Sequence Organization in Interaction: Sequence-closing sequences

As sequences get expanded, their structuring can become progressively less determinate. But this indeterminateness is not evenly distributed across a sequence's trajectory. Specifically, as sequences get expanded after their base second pair part , their structuring can become increasingly unconstrained. There are fairly straightforward reasons for this. Pre-expansions are disciplined by the projected first pair part by reference to which they get their import. Their growth is always under the shadow of the parties' orientation to the sequence which the pre-expansion foreshadows. Similarly, insert expansions are constrained by the relevant and impending base second pair part which has been made conditionally relevant by the base first pair part, a relevance which each element of insert expansion renews, as it defers its realization. The growth of insert expansions is under the shadow of the parties' orientation to the response to which they are preliminary.

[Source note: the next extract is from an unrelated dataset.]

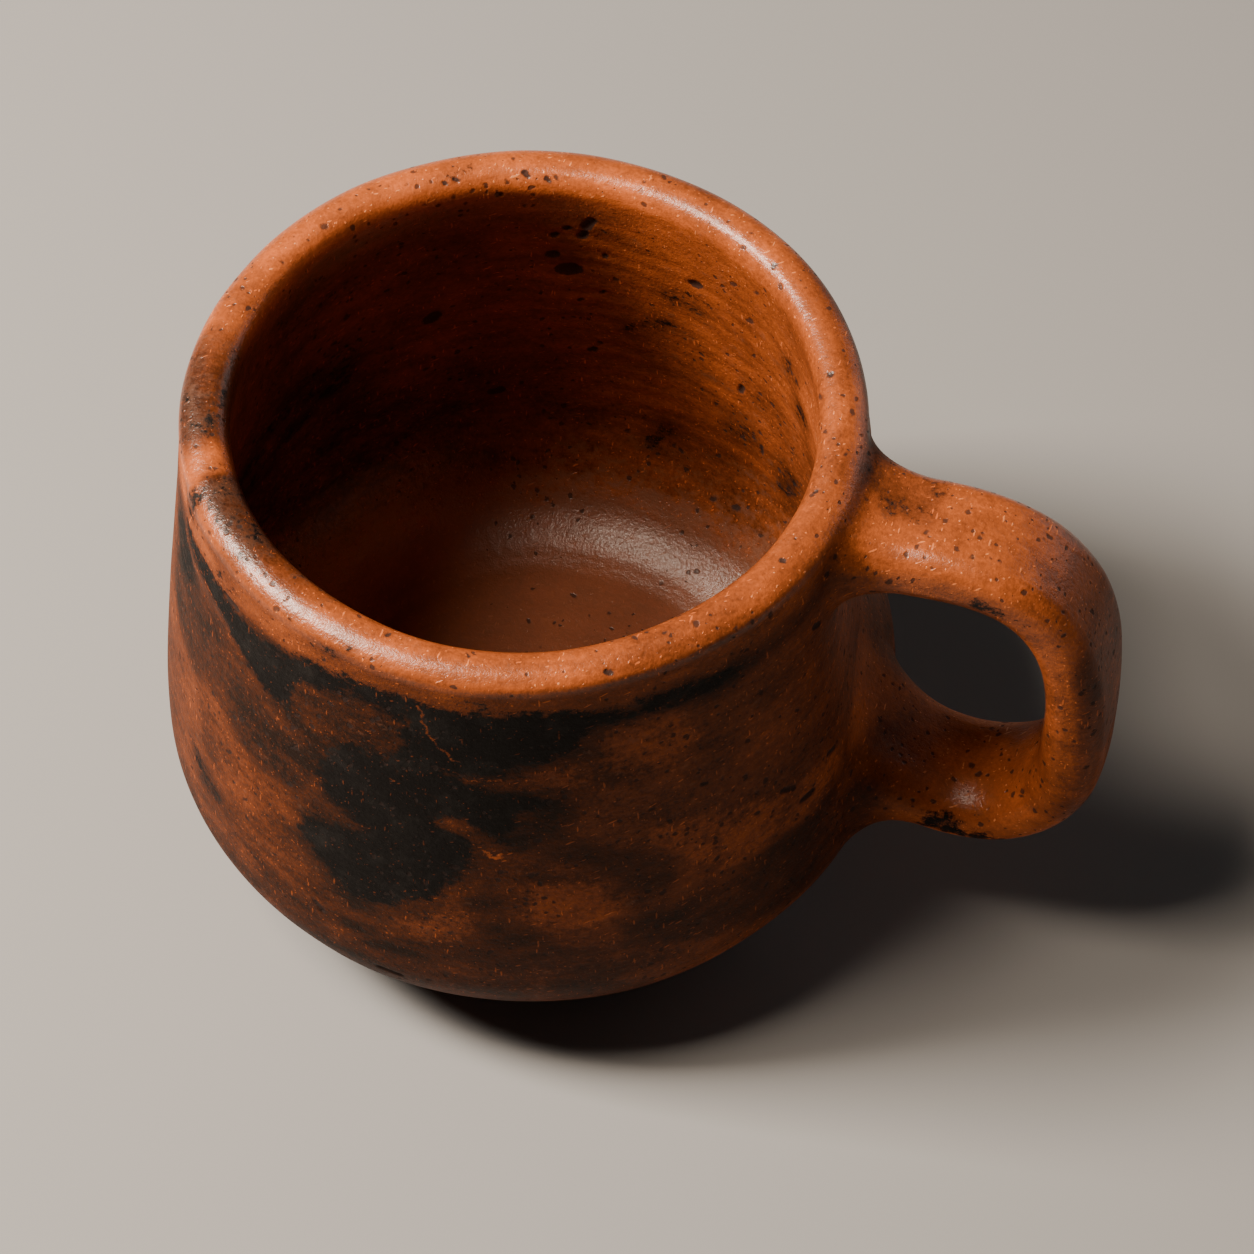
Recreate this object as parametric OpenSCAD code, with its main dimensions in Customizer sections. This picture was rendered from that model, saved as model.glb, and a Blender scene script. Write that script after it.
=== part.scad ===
// Clay cup with a round belly, a rolled lip laid on as a coil, and a strap
// handle held by a collar of joint clay at each end. The cup's axis is Z, it
// stands on its flat foot at z = 0, and the handle points along +X.

/* [Cup] */
// Outer diameter across the lip
lip_d = 90; // [84:1:96]
// Height from the foot to the top of the lip
cup_h = 85; // [78:1:92]
// Largest outer diameter, round the belly
belly_d = 103; // [98:1:110]
// Height of the belly's widest ring above the foot
belly_z = 23; // [18:1:28]
// Diameter of the flat foot
foot_d = 58; // [48:1:66]
// How far the neck stands out past the lip just below it
neck_swell = 1.2; // [0:0.2:2.4]

/* [Walls] */
// Thickness of the wall at the belly
wall_t = 5; // [4:0.25:6]
// Thickness of the rolled lip
lip_t = 6.6; // [5.6:0.2:8]
// Height of the lip coil, from its seam on the wall to its top
lip_h = 8; // [6:0.5:11]
// Thickness of the floor
floor_t = 7; // [5:0.5:9]
// Height of the bend from the floor up to the wall, inside
floor_bend_h = 17; // [12:1:22]

/* [Handle] */
// Depth of the finger gap, from the lip's outer edge to the strap
gap_depth = 28; // [22:1:34]
// Width of the strap at its upper end
strap_w = 16; // [13:0.5:20]
// Width of the strap at its lower end
strap_low_w = 17.6; // [13:0.2:22]
// Thickness of the strap
strap_t = 9.2; // [7.6:0.2:11]
// Rounding of the strap's four long edges
strap_edge_r = 3.4; // [1.6:0.2:3.6]
// Drop from the top of the lip to the middle of the upper arm
upper_drop = 10; // [9:0.5:16]
// Height of the middle of the lower arm at the belly
lower_z = 28; // [24:1:34]
// Height at which the strap reaches farthest out
reach_z = 39; // [34:1:46]
// Rise of the upper arm as it leaves the wall, in degrees
upper_rise_angle = 12; // [0:1:18]
// Droop of the lower arm as it leaves the belly, in degrees
lower_droop_angle = 33; // [15:1:38]

/* [Joint clay] */
// Length of strap that the upper collar covers
upper_collar_l = 8; // [5:0.5:11]
// Length of strap that the lower collar covers
lower_collar_l = 12; // [8:0.5:15]
// Spread of the upper collar over the strap's top
upper_top_spread = 2.8; // [1.6:0.2:4]
// Spread of the upper collar below the strap
upper_under_spread = 4.5; // [3:0.5:7]
// Spread of the lower collar above the strap, into the finger gap
lower_top_spread = 8; // [4:0.5:10]
// Spread of the lower collar below the strap
lower_under_spread = 6.5; // [3:0.5:8]
// Spread of both collars to each side
side_spread = 5; // [3:0.5:7]
// Thickness that a collar thins out to on the strap
collar_edge_t = 0.5; // [0.3:0.1:0.9]

/* [Hidden] */
$fn = 96;

// How full the curves of the wall are, as shares of the stretch that they span
foot_curve_share = 0.45;
belly_under_share = 0.4;
belly_over_share = 0.24;
neck_share = 0.2;
floor_curve_share = 0.5;

// How far the strap's curves run on straight from their ends, as shares of their spans
upper_arm_share = 0.82;
side_share = 0.86;
hook_side_share = 0.35;
hook_low_share = 0.72;

// How much the rounding of a collar's edges grows with its spread
collar_round_share = 0.7;

// Depth that the strap and the collars reach into the wall before they are cut to it
strap_root_l = 4;
collar_root_l = 0.9;

// Steps of the curves
wall_steps = 22;
lip_steps = 12;
edge_steps = 5;
collar_steps = 7;
arm_steps = 14;
hook_steps = 12;

lip_r = lip_d / 2;
belly_r = belly_d / 2;
foot_r = foot_d / 2;
lip_z = cup_h - lip_t / 2;
seam_z = cup_h - lip_h;
upper_z = cup_h - upper_drop;
reach_x = lip_r + gap_depth + strap_t / 2;

// Curves

function bezier(p, t) =
    (1 - t)^3 * p[0] + 3 * (1 - t)^2 * t * p[1] + 3 * (1 - t) * t^2 * p[2] + t^3 * p[3];

function bezier_run(p, t) =
    (1 - t)^2 * (p[1] - p[0]) + 2 * (1 - t) * t * (p[2] - p[1]) + t^2 * (p[3] - p[2]);

function bezier_points(p, steps) = [for (i = [0:steps]) bezier(p, i / steps)];

function unit(v) = v / norm(v);

function heading(a) = [cos(a), sin(a)];

// The wall's outline, as radius and height

function outer_low() = [
    [foot_r, 0],
    [foot_r + foot_curve_share * (belly_r - foot_r), 0],
    [belly_r, belly_z * (1 - belly_under_share)],
    [belly_r, belly_z]
];

function outer_high() = [
    [belly_r, belly_z],
    [belly_r, belly_z + belly_over_share * (lip_z - belly_z)],
    [lip_r + neck_swell, lip_z - neck_share * (lip_z - belly_z)],
    [lip_r, lip_z]
];

bend_z = floor_t + floor_bend_h;
inner_r = belly_r - wall_t;

function inner_high() = [
    [lip_r - lip_t, lip_z],
    [lip_r - lip_t + neck_swell, lip_z - neck_share * (lip_z - bend_z)],
    [inner_r, bend_z + belly_over_share * (lip_z - bend_z)],
    [inner_r, bend_z]
];

function inner_low() = [
    [inner_r, bend_z],
    [inner_r, bend_z - floor_curve_share * floor_bend_h],
    [foot_r + floor_curve_share * (inner_r - foot_r), floor_t],
    [foot_r, floor_t]
];

outer_points = concat(
    bezier_points(outer_low(), wall_steps),
    [for (i = [1:wall_steps]) bezier(outer_high(), i / wall_steps)]
);

lip_points = [
    for (i = [1:lip_steps - 1])
        [lip_r - lip_t / 2, lip_z] + lip_t / 2 * heading(180 * i / lip_steps)
];

inner_points = concat(
    bezier_points(inner_high(), wall_steps),
    [for (i = [1:wall_steps]) bezier(inner_low(), i / wall_steps)]
);

outer_radii = [for (p = outer_points) [p[1], p[0]]];

function wall_r(z) = lookup(z, outer_radii);

module wall_outline() {
    polygon(concat([[0, 0]], outer_points, lip_points, inner_points, [[0, floor_t]]));
}

module lip_band() {
    translate([0, seam_z])
        square([belly_r, lip_h]);
}

module filled_cup() {
    rotate_extrude()
        polygon(concat([[0, 0]], outer_points, lip_points, [[0, lip_z]]));
}

// The strap's path in the XZ plane, from the upper root round to the lower root

upper_root = [wall_r(upper_z), upper_z];
lower_root = [wall_r(lower_z), lower_z];
reach = [reach_x, reach_z];
upper_span = reach_x - upper_root[0];
lower_span = reach_x - lower_root[0];

upper_path = [
    upper_root,
    upper_root + upper_arm_share * upper_span * heading(upper_rise_angle),
    reach + [0, side_share * (upper_z - reach_z)],
    reach
];

lower_path = [
    reach,
    reach - [0, hook_side_share * lower_span],
    lower_root + hook_low_share * lower_span * heading(-lower_droop_angle),
    lower_root
];

// Places along the path run from 0 at the upper root to 2 at the lower root

function place(u) = u <= 1 ? bezier(upper_path, u) : bezier(lower_path, u - 1);

function run(u) = unit(u <= 1 ? bezier_run(upper_path, u) : bezier_run(lower_path, u - 1));

function outward(u) = [-run(u)[1], run(u)[0]];

// Share of the path that a collar covers, from its length and the path's pace at the root
upper_collar_end = upper_collar_l / (3 * norm(upper_path[1] - upper_path[0]));
lower_collar_end = lower_collar_l / (3 * norm(lower_path[3] - lower_path[2]));

upper_collar_places = [for (i = [0:collar_steps]) upper_collar_end * i / collar_steps];
lower_collar_places = [for (i = [collar_steps:-1:0]) 2 - lower_collar_end * i / collar_steps];

strap_places = concat(
    upper_collar_places,
    [for (i = [1:arm_steps - 1]) upper_collar_end + (1 - upper_collar_end) * i / arm_steps],
    [for (i = [0:hook_steps - 1]) 1 + (1 - lower_collar_end) * i / hook_steps],
    lower_collar_places
);

// The strap's section, as a distance towards the loop's outside and a place across it

function section(w, outer_t, inner_t, r) = [
    for (c = [0:3], k = [0:edge_steps])
        let (
            a = 90 * (c + k / edge_steps),
            n = c == 0 || c == 3 ? outer_t - r : r - inner_t,
            y = c < 2 ? w / 2 - r : r - w / 2
        )
        [n, y] + r * heading(a)
];

function width_at(u) = strap_w + (strap_low_w - strap_w) * u / 2;

function strap_section(u, extra) =
    section(width_at(u) + 2 * extra, strap_t / 2 + extra, strap_t / 2 + extra, strap_edge_r + extra);

function strap_ring(u, sunk, extra) =
    let (c = place(u) - sunk * run(u), n = outward(u))
    [for (s = strap_section(u, extra)) [c[0] + s[0] * n[0], s[1], c[1] + s[0] * n[1]]];

// Faces of a loft, ring by ring

function loft_faces(rings, points, last) = [
    for (i = [0:last], k = [0:points - 1])
        let (
            a = i * points + k,
            b = i * points + (k + 1) % points,
            c = (i + 1) % rings * points + k,
            d = (i + 1) % rings * points + (k + 1) % points
        )
        each [[a, c, b], [b, c, d]]
];

module capped_loft(rings) {
    points = len(rings[0]);
    last = len(rings) - 1;
    polyhedron(
        points = [for (r = rings) each r],
        faces = concat(
            loft_faces(last + 1, points, last - 1),
            [[for (k = [0:points - 1]) k]],
            [[for (k = [points - 1:-1:0]) last * points + k]]
        )
    );
}

module ring_loft(rings) {
    points = len(rings[0]);
    polyhedron(
        points = [for (r = rings) each r],
        faces = loft_faces(len(rings), points, len(rings) - 1)
    );
}

// A collar: a fillet from the strap out to a wider footprint on the wall

function on_wall(y, z, sunk) =
    [sqrt((wall_r(z) - sunk)^2 - y^2), y, z];

function wall_ring(root_z, slope, points, sunk) =
    [for (s = points) on_wall(s[1], root_z + s[0] / slope, sunk)];

function blend(a, b, c, t) =
    [for (i = [0:len(a) - 1]) (1 - t)^2 * a[i] + 2 * (1 - t) * t * b[i] + t^2 * c[i]];

module collar(u_root, u_end, root_sunk, root_z, outer_spread, inner_spread) {
    slope = outward(u_root)[1];
    grow = min(outer_spread, inner_spread, side_spread);
    footprint = section(
        width_at(u_root) + 2 * side_spread,
        strap_t / 2 + outer_spread,
        strap_t / 2 + inner_spread,
        strap_edge_r + collar_round_share * grow
    );
    rim = strap_ring(u_end, 0, collar_edge_t);
    corner = wall_ring(root_z, slope, strap_section(u_root, collar_edge_t), 0);
    spread = wall_ring(root_z, slope, footprint, collar_root_l);
    outside = [for (i = [0:collar_steps]) blend(rim, corner, spread, i / collar_steps)];
    inside = concat(
        [strap_ring(u_root, root_sunk, 0)],
        [for (i = [0:collar_steps]) strap_ring(u_root + (u_end - u_root) * i / collar_steps, 0, 0)]
    );
    ring_loft(concat(outside, inside));
}

// Pieces

module cup_body() {
    color("#a4562f")
        rotate_extrude()
            difference() {
                wall_outline();
                lip_band();
            }
}

module lip_coil() {
    color("#bd6a3c")
        rotate_extrude()
            intersection() {
                wall_outline();
                lip_band();
            }
}

module handle() {
    color("#b2603a")
        difference() {
            capped_loft(concat(
                [strap_ring(0, strap_root_l, 0)],
                [for (u = strap_places) strap_ring(u, 0, 0)],
                [strap_ring(2, -strap_root_l, 0)]
            ));
            filled_cup();
        }
}

module upper_handle_joint() {
    color("#9c4f2b")
        difference() {
            collar(0, upper_collar_end, strap_root_l, upper_z, upper_top_spread, upper_under_spread);
            filled_cup();
        }
}

module lower_handle_joint() {
    color("#94492a")
        difference() {
            collar(2, 2 - lower_collar_end, -strap_root_l, lower_z, lower_under_spread, lower_top_spread);
            filled_cup();
        }
}

cup_body();
lip_coil();
handle();
upper_handle_joint();
lower_handle_joint();
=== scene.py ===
"""A burnished, pit-fired clay cup: a round body, a rolled lip laid on as a coil, and a strap handle
held by a collar of joint clay at each end. Lengths are in millimetres until a piece is finished."""

import bmesh
import bpy
import numpy as np
from math import cos, pi, radians, sin, sqrt
from mathutils import Matrix, Vector, noise
from mathutils.geometry import interpolate_bezier
from types import SimpleNamespace


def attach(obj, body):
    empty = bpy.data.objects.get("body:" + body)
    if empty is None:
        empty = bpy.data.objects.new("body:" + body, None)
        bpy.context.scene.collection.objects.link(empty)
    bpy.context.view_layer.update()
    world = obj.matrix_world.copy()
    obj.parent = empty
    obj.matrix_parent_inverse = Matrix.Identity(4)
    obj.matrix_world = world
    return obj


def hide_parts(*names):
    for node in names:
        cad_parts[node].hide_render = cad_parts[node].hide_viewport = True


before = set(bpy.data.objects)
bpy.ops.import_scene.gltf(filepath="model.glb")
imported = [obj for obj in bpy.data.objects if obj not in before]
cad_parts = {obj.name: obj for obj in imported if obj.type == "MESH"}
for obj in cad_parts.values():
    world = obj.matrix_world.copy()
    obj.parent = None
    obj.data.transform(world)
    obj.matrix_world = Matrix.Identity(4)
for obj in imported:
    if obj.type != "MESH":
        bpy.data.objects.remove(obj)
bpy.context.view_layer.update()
MM = 0.001
# Fixes the noise, whose seed otherwise comes from the clock
noise.seed_set(7)

# The cup's sizes, as in the frame
LIP_R = 45
LIP_T = 6.6
LIP_Z = 81.7
TOP_Z = 85
LIP_MIDDLE_R = LIP_R - LIP_T / 2
LIP_INNER_R = LIP_R - LIP_T
SEAM_Z = 77
BELLY_R = 51.5
BELLY_Z = 23
FOOT_R = 29
INNER_R = 46.5
BEND_Z = 24
FLOOR_Z = 7
STEPS_ROUND = 400

# The wall's outline as distance from the axis and height, up the outside, over the lip and down inside
OUTER_LOW = [(FOOT_R, 0), (39.1, 0), (BELLY_R, 13.8), (BELLY_R, BELLY_Z)]
OUTER_HIGH = [(BELLY_R, BELLY_Z), (BELLY_R, 37.1), (46.2, 69.96), (LIP_R, LIP_Z)]
LIP_OUTSIDE = [(LIP_R, LIP_Z), (LIP_R, 82.75), (44.86, 83.3), (44.45, 83.72)]
LIP_SLOPE = [(44.45, 83.72), (44.04, 84.14), (43, 84.97), (41.5, TOP_Z)]
LIP_INSIDE = [(41.5, TOP_Z), (39.7, TOP_Z), (LIP_INNER_R, 83.9), (LIP_INNER_R, LIP_Z)]
INNER_HIGH = [(LIP_INNER_R, LIP_Z), (39.6, 70.16), (INNER_R, 37.85), (INNER_R, BEND_Z)]
INNER_LOW = [(INNER_R, BEND_Z), (INNER_R, 15.5), (37.75, FLOOR_Z), (FOOT_R, FLOOR_Z)]

# The strap's path, drawn the same way, its section, and its widths at lengths along it
UPPER_ARM = [(45.8, 75), (71.3, 80.4), (77.6, 70), (77.6, 39)]
LOWER_ARM = [(77.6, 39), (77.6, 29.8), (67.2, 17.7), (51.3, 28)]
STRAP_T = 9.2
STRAP_EDGE_R = 3.4
STRAP_STATIONS = 170
STRAP_WIDTHS = [(0, 16), (60, 17), (76, 18.4), (96, 18.4)]
STRAP_SWELL = [(66, 0), (78, 0.35)]
STRAP_OVAL = [(40, 0.15), (72, 0.95)]
THUMB_THINNING = [(0, 0), (9, -0.2), (16, 0.5), (24, 1.1), (32, 1.4), (43, 1.0), (53, 0.3), (62, 0)]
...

However, post-expansions have no such projected structural component by which they are disciplined or constrained. Although some sequences do appear to require some third-position object to achieve closure (Jefferson and Schenkein, 1978), “third position” is a much less determinate position than second. The turn following a second pair part is a place ready for a third-position object to be recognized as such, as is the slot after a small post-expansion. But if there is a substantial expansion of the sequence after its base second pair part, then no next turn position can accommodate an “oh” or “okay” which will directly be recognized as closing the sequence.